PID Binding — Re-Enrollment

What if the user loses their login-credential?

  • Wallet only presents PID → enrollment flow triggers again
  • User authenticates with username/password
  • Previous federated identity is removed
  • New credential issued, new identity linked

The credential_sets fallback handles this automatically.

Summary & Looking Ahead

A Match Made in Heaven? — Yes!

OID4VP Requirement Keycloak Implementation
Authorization Request (JAR) Identity Provider SPI: natural extension point
DCQL query Mapper infrastructure: claim extraction like any IdP
direct_post.jwt response REST endpoint via realm resource provider
Response encryption Session management: ephemeral keys fit naturally
SD-JWT / mDOC verification Realm key management: keys already managed
Issuer trust validation Broker & Federation: federated identity model
HAIP compliance Single config toggle enforcing all requirements

OID4VP and OID4VCI are built on OAuth 2.0 / OIDC, the very protocols Keycloak already implements.

A Match Made in Heaven? — Almost

One caveat: The IdP SPI assumes the external IdP response arrives via browser redirect, carrying session cookies.

But the wallet is a native app, not a browser, so the direct_post response has no cookies.

Workarounds are needed to associate the wallet's response with the correct browser authentication session.

What We Built

  • Full OID4VP verifier as Keycloak Identity Provider
  • Support for SD-JWT and mDOC credentials
  • Two authentication flows: same-device and cross-device
  • DCQL auto-generation from IdP mappers
  • HAIP 1.0 compliant: ES256, ECDH-ES + A128GCM/A256GCM, trust lists
  • Solved German PID linking with supplementary credentials (separate from extension)

Current Status & Next Steps

Where we are:

  • Testing in the German EUDI Wallet Sandbox with Bundesdruckerei reference wallet
  • Validated against the OIDF conformance tests
  • Preparing to use in a project for a German public services customer

Where we're going:

  • Release the Keycloak extension on GitHub as open source
  • Reach out to Keycloak maintainers and community
  • Goal: contribute toward integration into Keycloak Core

Thank You!

Welcome everyone.

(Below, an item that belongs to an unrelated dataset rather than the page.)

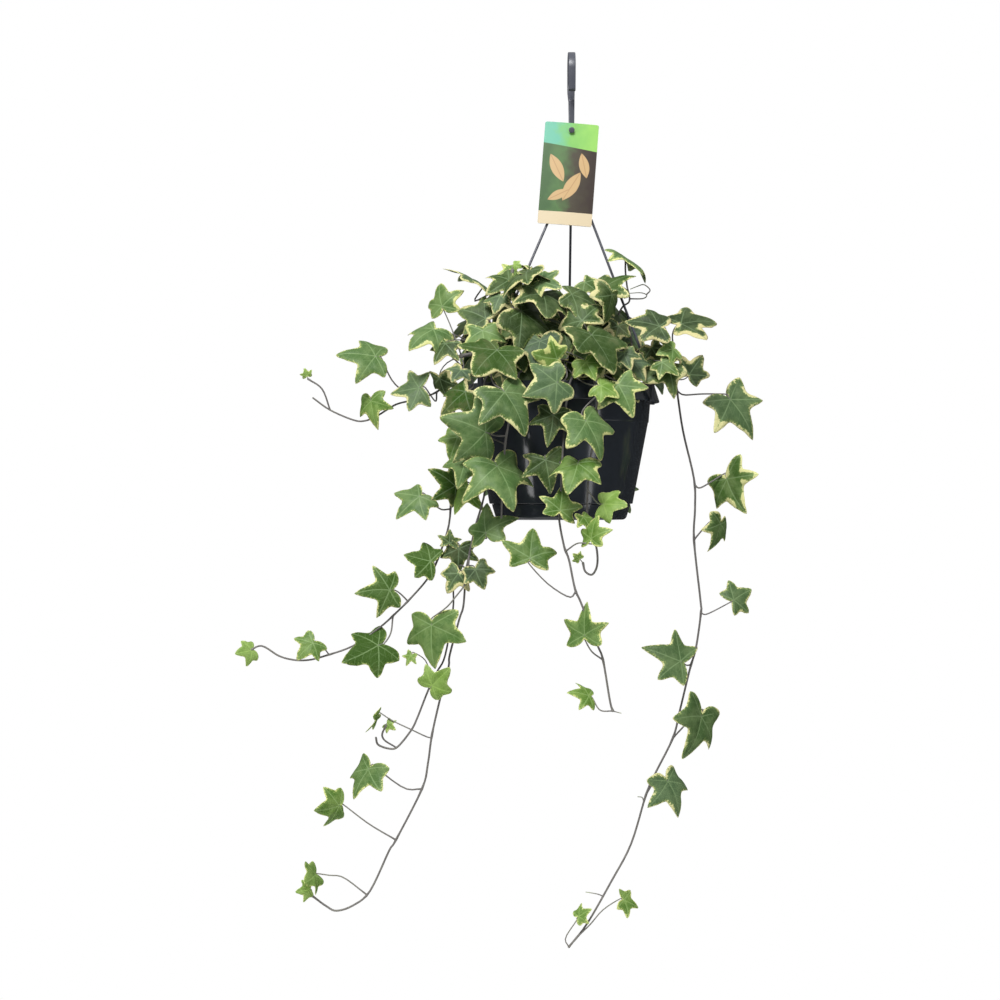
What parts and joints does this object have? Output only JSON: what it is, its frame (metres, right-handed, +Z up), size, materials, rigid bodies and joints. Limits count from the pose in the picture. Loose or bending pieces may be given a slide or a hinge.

Today we'll dive deep into how we integrated the EU Digital Identity Wallet with Keycloak. We'll cover the full stack from credential issuance to verification, and share what we learned building this for a real government customer.

We'll spend most of our time on OID4VP and the Keycloak integration since that's where the real complexity lives. I'll show real code from our implementation throughout.

eIDAS 2.0 mandates that every EU member state must offer a digital identity wallet to its citizens. The ARF defines how everything fits together. The two core protocols are OID4VCI for issuance and OID4VP for verification — both built on top of OAuth 2.0.

We support both formats in our implementation, but SD-JWT is the primary format in the German ecosystem. mDOC is mainly used for the mobile driving license. You can explore SD-JWTs interactively at sdjwt.co. For local debugging of both SD-JWTs and mDOCs, check out oid4vc-dev on GitHub.

This is the big picture. The Trust Anchor publishes trust lists so wallets can verify that issuers are legitimate, and verifiers can prove their identity. The Credential Issuer pushes credentials to the wallet via OID4VCI. The Verifier requests presentations from the wallet via OID4VP. Attestation Providers serve different roles — RP Registrars issue registration certificates for verifiers, the Wallet Provider issues wallet instance attestations, and Access CAs issue certificates to issuers and verifiers. The Status Provider hosts revocation lists. Keycloak sits on the verifier side in our setup.

Keycloak already has preview support for OID4VCI. It's not production-ready yet, but it gives us a foundation to build on. The pre-authorized code flow is simpler than the full authorization code flow because the user is already authenticated.

The flow starts with the user authenticating normally. Keycloak then generates a credential offer containing a pre-authorized code. The wallet scans a QR code, exchanges the code for an access token AND a c_nonce. The nonce is used to build a proof-of-possession JWT, which the wallet sends along with the credential request. This proves the wallet controls the holder key that will be bound to the credential.

The credential offer URI uses a custom scheme so the wallet app can intercept it. The pre-authorized code is single-use and short-lived for security.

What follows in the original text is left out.